Variability of the performance of Vector<E>

Wed Jan 7 23:03:00 UTC 2026

On 5 Jan 2026, Peter Kessler OS wrote:

> I am worried about the variability of the performance of Vector<E>.  Worse, I am worried about how to explain to users the variability of the performance of Vector<E>.
…
> Aligning arrays to avoid occasional 25% performance loss seems like a worthwhile goal.  I would like to open a discussion about how that end might be achieved.

full message: https://mail.openjdk.org/pipermail/hotspot-gc-dev/2026-January/056951.html

Much of this is a question for panama-dev, where we are very aware
of the difficulties of building a user model for vector programming.
I appreciate the similar thread from your here on panama-dev:
https://mail.openjdk.org/pipermail/panama-dev/2025-September/021141.html

But the final question is very important for the GC folks, and is indeed
worth a discussion.  Actually we have been discussing it one way or another
for years, at a low level of urgency.  Maybe there are enough concurrent
factors to justify taking the plunge (in 2026?) towards hyper-aligned
Java heap objects, at least large arrays.

Predictable vector performance requires aligned arrays, aligned either
to cache lines or to some hardware vector size.

For Valhalla, if we decide to work with 128-bit value containers,
we would need not only arrays but also class instances that are
aligned to 128 bits.  (Why 128-bit containers?  Well, they are
efficiently atomic on ARM and maybe x86, and many Valhalla types
would use them if they could.  But misaligning them spoils
atomicity.  Valhalla is limited to 64-bit flattening as long as
the existing heap alignment schemes are present.)

Aligning an array is not exactly the same task as aligning an object,
since for arrays you should align the address &a[0], while for an
object o you must align some field &o.f, but you can get away with
aligning &o._header (and put padding after the object header).

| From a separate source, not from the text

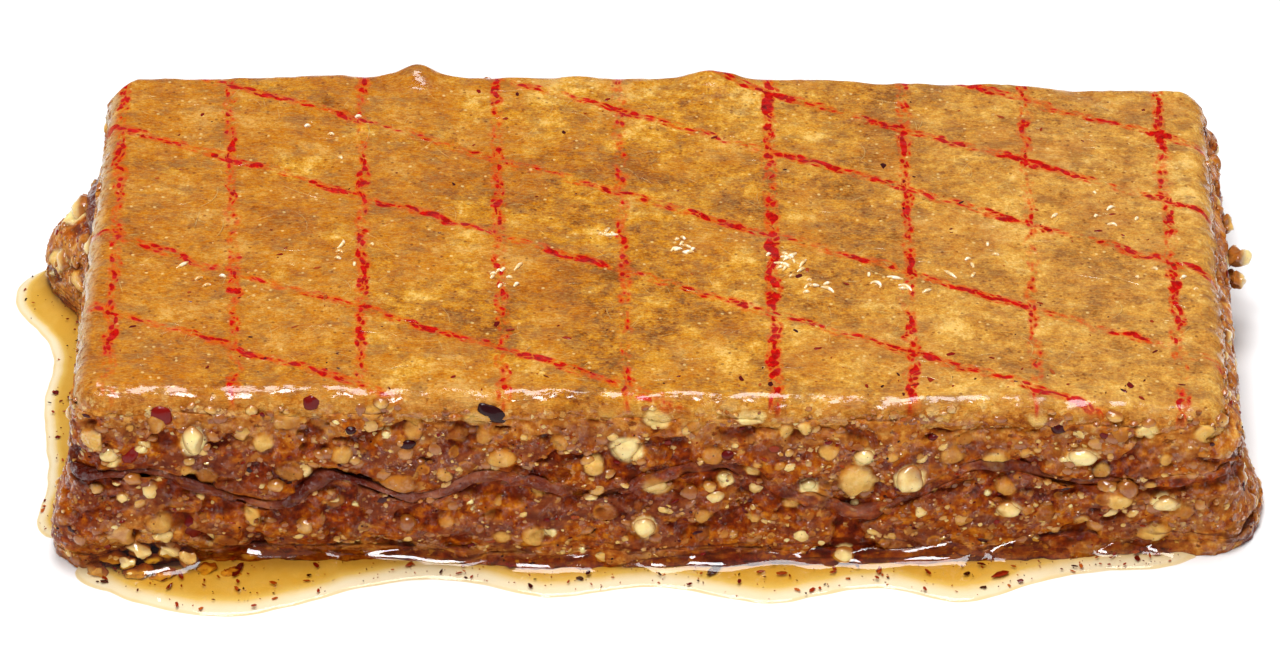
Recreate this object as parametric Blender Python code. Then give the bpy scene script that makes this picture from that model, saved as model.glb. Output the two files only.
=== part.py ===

In this space, there are lots of ways to pick out a set of
requirements and techniques.

Fundamentally, though, the GC needs to recognize that some array or
(maybe) object is subject to hyper-alignment, and perform special-case
allocation on it.  There’s lots of bookkeeping around that fundamental,
including sizing logic (might we need more space for inter-object padding?)
and of course the initial contracts.  (I.e., how does the user request
hyper-alignment?)

And there is the delicate question of optimization:  How do we keep
hot loops in the GC from acquiring an extra data-dependent test (for
the "hyper-align bit").  Can we hide the test under another pre-existing
test?  Can be batch things so that normally aligned objects are segregated
from the hyper-aligned ones, and version our hot loops accordingly?

("Another pre-existing test" — I’m thinking something like an object
header test that already exists, where some rare object header bit
configuration must already be tested for, and is expected to be
rare.  In that case, all hyper-aligned objects, whether arrays or
not, would be put into that rare header state, and on the rarely
taken path in the GC loop that handles the pre-existing rare state,
we’d also handle the case of hyper-alignment.  Seems likely that
would be an option…)

On top of all that is portability — we have to do this work several
times, once for each GC.  Or, if a particular GC configuration cannot
support hyper-alignment, the user model must offer a fallback.

(The fallback might look like, "If you use the vector API you should
really enable Z or G1".  And also, "You get better flattening for
larger value objects if you run on ARM with Z or G1.")

I haven’t even begun to assign header bits here.  The problems are
deeper than that!

I will say one more thing about arrays:  I think it would be very
reasonable to align all arrays larger than a certain threshold size,
fully to the platform cache line size, so that the &a[0] starts at
a cache line boundary.  This goes for primitives, values, whatever.

Call this particular feature "large array hyper alignment".

It might be a first feature to implement in this space.

I have filed an RFE here: https://bugs.openjdk.org/browse/JDK-8374748

Note that many hot GC loops that process arrays are O(a.length).
This means that doing a little extra work for long lengths is
almost by definition a negligible overhead.

Large array hyper alignment would neatly solve Peter’s problem.

And it would give us a head start towards Valhalla atomics,
as long as we didn’t paint ourselves into some corner.
The RFE mentions some possible follow-on features.